Washington: Jared Kushner, senior White House adviser and US President Donald Trump’s son-in-law, will visit Saudi Arabia and Qatar in the coming days in an effort to “resolve the dispute between the Gulf countries”, a media report said.

Kushner will meet Saudi Crown Prince Mohammed bin Salman and Qatari Emir Tamim Bin Hamad al-Thani, US officials told the Axios news outlet on Sunday.

Kushner has “close relationships” with both leaders, the report quoted the officials as saying.

During the trip, he will be accompanied by White House envoy Avi Berkowitz, International Development Finance Corporation CEO Adam Boehler, and former Iran Ambassador Brian Hook.

“Fixing the rift between Saudi Arabia and Qatar would bring a sense of stability back to the Gulf and notch a last-minute achievement for Kushner and the Trump administration before January 20,” the Axios news report said.

On January 20, President-elect Joe Biden is set to be inaugurated.

The report further said: “The US maintains close ties with both Qatar and its rivals, but the Trump administration’s several attempts to reconcile the parties were unsuccessful.”

The officials told Axios that Kushner hopes to “convince the Saudi and Qatari leaders to reconcile and reach a deal on several outstanding issues”, adding that the senior adviser also wants to use the talks in Riyadh to “cement the agreement for Saudi Arabia to allow eastbound flights from Israel to pass through Saudi airspace”.

The news of Kushner’s upcoming visits came almost a week after Israeli media reported that Prime Minister Benjamin Netanyahu embarked on a secret visit to Saudi Arabia for a meeting with the Crown Prince.

Netanyahu’s trip coincided with US Secretary of State Mike Pompeo who was also in Riyadh at the time.

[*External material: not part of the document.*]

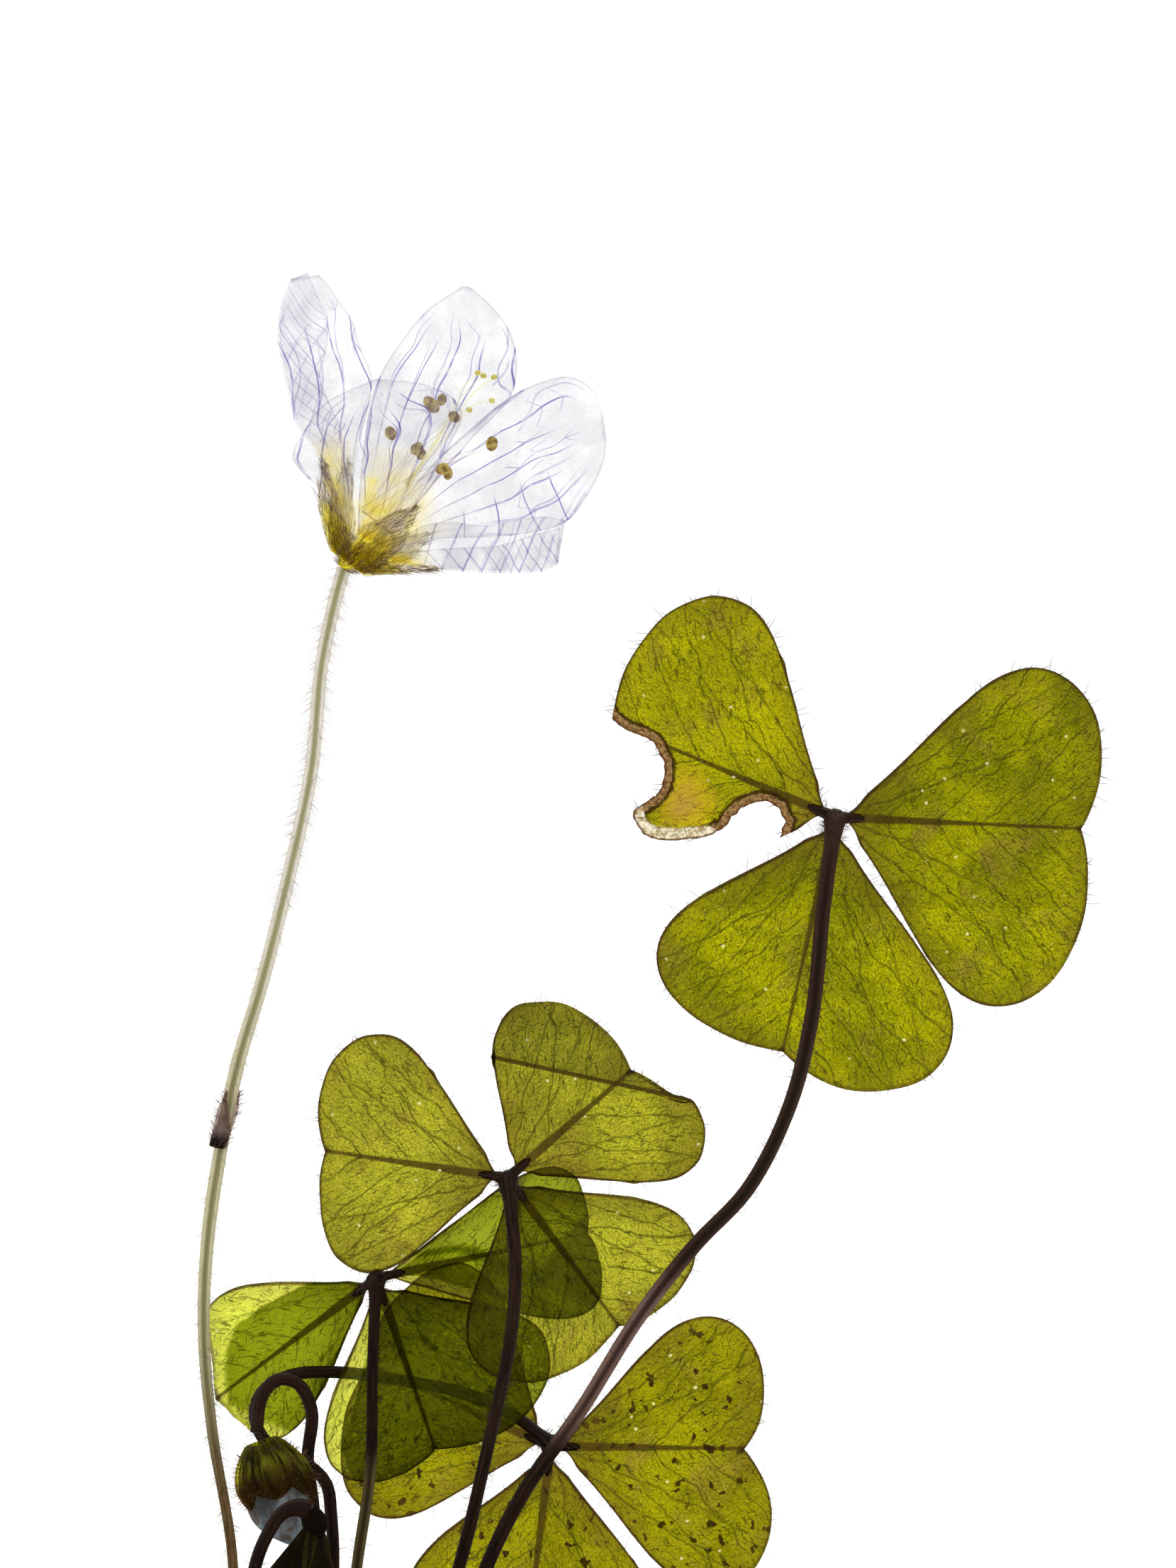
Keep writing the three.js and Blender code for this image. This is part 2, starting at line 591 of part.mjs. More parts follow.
// A petal or sepal that leaves the axis at an opening angle, which changes from its foot to
// its tip. widthAt(u) is its half width, tipAt(v) shortens it towards its edges, and cup
// bends its edges inwards.
function floral(part, start, floor, widthAt, tipAt, cup, rows, columns) {
  const around = THREE.MathUtils.degToRad(180 - part.around);
  const point = (u, v) => {
    const side = 2 * v - 1;
    const along = part.length * u * tipAt(side);
    const opening = THREE.MathUtils.degToRad(
      THREE.MathUtils.lerp(part.footOpening, part.tipOpening, u),
    );
    const across = widthAt(u) * side;
    const out = start + along * Math.sin(opening) - cup * across * across;
    const place = new THREE.Vector3(across, out, floor + along * Math.cos(opening));
    return place.applyAxisAngle(new THREE.Vector3(0, 0, 1), around);
  };
  return blade(point, rows, columns);
}

function petal({ tip, width }) {
  const floor = COROLLA_FLOOR + COROLLA_DISC / 2;
  const base = seen(FLOWER_BASE.x, FLOWER_BASE.z, FLOWER_BASE.y);
  const place = seen(tip.x, tip.z, tip.y).sub(base);
  place.applyAxisAngle(new THREE.Vector3(0, 1, 0), -THREE.MathUtils.degToRad(FLOWER_TILT));
  const out = Math.hypot(place.x, place.y) - PETAL_START;
  const up = place.z - floor;
  const tipOpening = THREE.MathUtils.radToDeg(Math.atan2(out, up));
  const part = {
    around: THREE.MathUtils.radToDeg(Math.atan2(-place.x, -place.y)),
    length: Math.hypot(out, up),
    footOpening: Math.min(PETAL_OPENING, tipOpening),
    tipOpening,
  };
  const widthAt = (u) => {
    const swell = Math.sin(Math.PI * 0.62 * u ** 1.25) ** 1.1;
    return (width / 2) * (PETAL_FOOT + (1 - PETAL_FOOT) * swell);
  };
  const tipAt = (side) => 1 - 0.22 * Math.abs(side) ** 2.8;
  return floral(part, PETAL_START, floor, widthAt, tipAt, CUP, 7, 6);
}

function sepal(around) {
  const { length, width, opening, radius } = SEPALS;
  const part = { around, length, footOpening: opening + 3, tipOpening: opening - 3 };
  const { foot, from, to } = SEPAL_SHARES;
  const widthAt = (u) => {
    const swell = Math.sin(Math.PI * THREE.MathUtils.lerp(from, to, u)) ** 0.8;
    return (width / 2) * (foot + (1 - foot) * swell);
  };
  const tipAt = () => 1;
  return floral(part, radius - 0.6, CALYX_FLOOR + CALYX_DISC / 2, widthAt, tipAt, 2 * CUP, 4, 4);
}

function calyx() {
  const sepals = SEPALS.arounds.map(sepal);
  return inFlower(fuse([disc(SEPALS.radius, CALYX_FLOOR, CALYX_DISC), ...sepals]));
}

function corolla() {
  return inFlower(fuse([disc(COROLLA_DISC_RADIUS, COROLLA_FLOOR, COROLLA_DISC), ...PETALS.map(petal)]));
}

// A straight rod from the axis out to a tip, with a small ball on its end
function rod(around, opening, start, floor, length, thick, ballRadius) {
  const bar = new THREE.CylinderGeometry(thick, thick, length, 5).rotateX(Math.PI / 2);
  bar.translate(0, 0, length / 2);
  const tip = new THREE.IcosahedronGeometry(ballRadius, 0).translate(0, 0, length);
  const lean = -THREE.MathUtils.degToRad(opening);
  return [bar, tip].map((piece) => piece.rotateX(lean).translate(0, start, floor).rotateZ(around));
}

function stamens() {
  const { count, radius, long, short, opening, thick, anther } = STAMENS;
  const pieces = [disc(STAMEN_DISC_RADIUS, STAMEN_FLOOR, STAMEN_DISC)];
  const floor = STAMEN_FLOOR + STAMEN_DISC / 2;
  for (let k = 0; k < count; k++) {
    const around = ((k + 0.5) * 2 * Math.PI) / count;
    const length = k % 2 ? long : short;
    pieces.push(...rod(around, opening, radius, floor, length, thick, anther));
  }
  return inFlower(fuse(pieces));
}

function pistil() {
  const { count, start, length, opening, thick, stigma } = STYLES;
  const { radius, height } = OVARY;
  const ovary = new THREE.IcosahedronGeometry(1, 1).scale(radius, radius, height / 2);
  const pieces = [ovary.translate(0, 0, PISTIL_FLOOR + height / 2)];
  const floor = PISTIL_FLOOR + height / 3;
  for (let k = 0; k < count; k++) {
    const around = (k * 2 * Math.PI) / count;
    pieces.push(...rod(around, opening, start, floor, length, thick, stigma));
  }
  return inFlower(fuse(pieces));
}

// The flower's stalk, thinner towards its foot, with the sleeve of its two bracts
function flowerStalk() {
  const radiusAt = (share) =>
    THREE.MathUtils.lerp(
      FLOWER_STALK_FOOT_RADIUS, FLOWER_STALK_RADIUS, THREE.MathUtils.smoothstep(share, 0.3, 0.65),
    );
  const stalk = stem(FLOWER_STALK, radiusAt, FLOWER_STALK_STEPS);
  const top = { ...BRACT_TOP_AT, z: BRACT_HEIGHT + BRACT_LENGTH / 2 };
  const foot = { ...BRACT_FOOT_AT, z: BRACT_HEIGHT - BRACT_LENGTH / 2 };
  const sleeve = new THREE.CylinderGeometry(BRACT_RADIUS * 0.85, BRACT_RADIUS, BRACT_LENGTH, 8, 1);
  sleeve.rotateX(Math.PI / 2).translate(0, 0, BRACT_LENGTH / 2);
  const tips = [BRACT_TIP.offset, -BRACT_TIP.offset].map((offset) => {
    const tip = new THREE.ConeGeometry(BRACT_TIP.radius, BRACT_TIP.length, 5).rotateX(Math.PI / 2);
    return tip.translate(offset, 0, BRACT_LENGTH + BRACT_TIP.length / 2 - 0.15);
  });
  return fuse([stalk, ...[sleeve, ...tips].map((piece) => onAxis(foot, top, piece))]);
}

function budStalk() {
  const stalk = stem(BUD_STALK, () => BUD_STALK_RADIUS, BUD_STALK_STEPS);
  const [x, z, y] = BUD_BRACTS.at;
  const centre = seen(x, z, y);
  const bracts = new THREE.IcosahedronGeometry(BUD_BRACTS.radius, 1).scale(1, 1, BUD_BRACTS.stretch);
  return fuse([stalk, bracts.translate(centre.x, centre.y, centre.z)]);
}

function budPart(profile) {
  const scaled = profile.map(([radius, height]) => [radius * BUD_RADIUS, height]);
  return onAxis(BUD_BASE, BUD_TIP, turned(scaled, BUD_SECTORS));
}

// The whole plant

const plant = new THREE.Group();

function add(name, geometry, material) {
  const mesh = new THREE.Mesh(geometry, material);
  mesh.name = name;
  plant.add(mesh);
}

function addLeaf(number, hub, leaflets, route, radius, material) {
  add(`petiole_${number}`, stem(route, petioleRadius(radius), STEM_STEPS), MATERIALS.petiole);
  for (const [side, shape] of Object.entries(leaflets)) {
    let body = leaflet(hub, shape);
    if (number === 1 && side === "left") body = bitten(body);
    add(`leaf_${number}_leaflet_${side}`, body, material);
  }
}

add("pot", pot(), MATERIALS.terracotta);
add("soil", soil(rhizomeSolid(CLEARANCE, 0, COARSENESS)), MATERIALS.soil);
add("rhizome", geometryOf(rhizomeSolid(0, 1, 1).subtract(sockets())), MATERIALS.rhizome);
addLeaf(1, HUB_1, LEAF_1, PETIOLE_1, PETIOLE_1_RADIUS, MATERIALS.leaf);
addLeaf(2, HUB_2, LEAF_2, PETIOLE_2, PETIOLE_2_RADIUS, MATERIALS.leaf);
addLeaf(3, HUB_3, LEAF_3, PETIOLE_3, PETIOLE_3_RADIUS, MATERIALS.deepLeaf);
addLeaf(4, HUB_4, LEAF_4, PETIOLE_4, PETIOLE_4_RADIUS, MATERIALS.leaf);
const youngPetiole = stem(YOUNG_PETIOLE, petioleRadius(YOUNG_PETIOLE_RADIUS), STEM_STEPS);
add("young_leaf_petiole", youngPetiole, MATERIALS.petiole);
add("young_leaf_leaflets", youngLeaflets(), MATERIALS.deepLeaf);
add("flower_stalk", flowerStalk(), MATERIALS.flowerStalk);
add("flower_calyx", calyx(), MATERIALS.calyx);
add("flower_corolla", corolla(), MATERIALS.petal);
add("flower_stamens", stamens(), MATERIALS.stamen);
add("flower_pistil", pistil(), MATERIALS.pistil);
add("bud_stalk", budStalk(), MATERIALS.petiole);
add("bud_calyx", budPart(BUD_CALYX), MATERIALS.calyx);
add("bud_petals", budPart(BUD_PETALS), MATERIALS.petal);

export default plant;
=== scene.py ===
import math
import random

import bmesh
import bpy
import numpy as np
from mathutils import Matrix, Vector, noise


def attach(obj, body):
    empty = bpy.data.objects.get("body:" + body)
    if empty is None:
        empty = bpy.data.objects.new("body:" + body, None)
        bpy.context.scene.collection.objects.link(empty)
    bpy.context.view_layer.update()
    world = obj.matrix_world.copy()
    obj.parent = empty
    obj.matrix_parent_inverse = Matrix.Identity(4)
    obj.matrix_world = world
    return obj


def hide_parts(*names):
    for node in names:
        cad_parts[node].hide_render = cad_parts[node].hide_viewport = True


# A flowering wood sorrel in a plain terracotta pot, lit from behind so that its leaves and
# petals glow. Sizes are millimetres until a mesh is made. +Z is up and the front faces -Y.

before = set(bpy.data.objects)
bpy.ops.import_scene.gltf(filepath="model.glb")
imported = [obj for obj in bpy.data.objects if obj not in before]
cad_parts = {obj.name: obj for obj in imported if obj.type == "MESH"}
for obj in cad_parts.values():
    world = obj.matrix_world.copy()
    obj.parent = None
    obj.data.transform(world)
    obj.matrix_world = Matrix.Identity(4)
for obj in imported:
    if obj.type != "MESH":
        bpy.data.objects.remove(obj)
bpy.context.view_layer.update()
MM = 0.001
CHANCE = random.Random(7)

# The view: what the picture shows at depth 0, and the eye that sees it
EYE = Vector((5.7, -400.0, 117.0))
PICTURE_HEIGHT = 80.0
PICTURE_PIXELS = 2212
PICTURE_WIDTH_PIXELS = 1659
FILM = 36.0

# Pot and soil
POT_HEIGHT = 62.0
POT_TOP_RADIUS = 35.0
POT_FOOT_RADIUS = 24.0
RIM_HEIGHT = 12.0
RIM_STEP = 2.2
POT_WALL = 3.0
POT_FLOOR = 4.0
POT_ROUNDING = 0.8
DRAIN_RADIUS = 4.0
POT_SECTORS = 128
SOIL_LEVEL = 54.0
SOIL_BUMP = 0.7
SOIL_SECTORS = 150
SOIL_RINGS = 60
CRUMBS = 420
CRUMBS_TO_A_GRAIN = 9
RIM_TAPER = 1.0
RIM_UNDERCUT = 0.3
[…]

The Prime Minister was accompanied by the head of Israel’s Mossad intelligence agency, Yossi Cohen.

Netanyahu and the Trump’s administration wish that Saudi Arabia would follow the United Arab Emirates and Bahrain in normalizing ties with Israel.

Riyadh has declined to form formal ties with Israel, saying the Israeli-Palestinian conflict should be discussed first.

However, Riyadh recently announced Israeli airliners could fly over Saudi Arabia to newly available Gulf destinations and to Asia.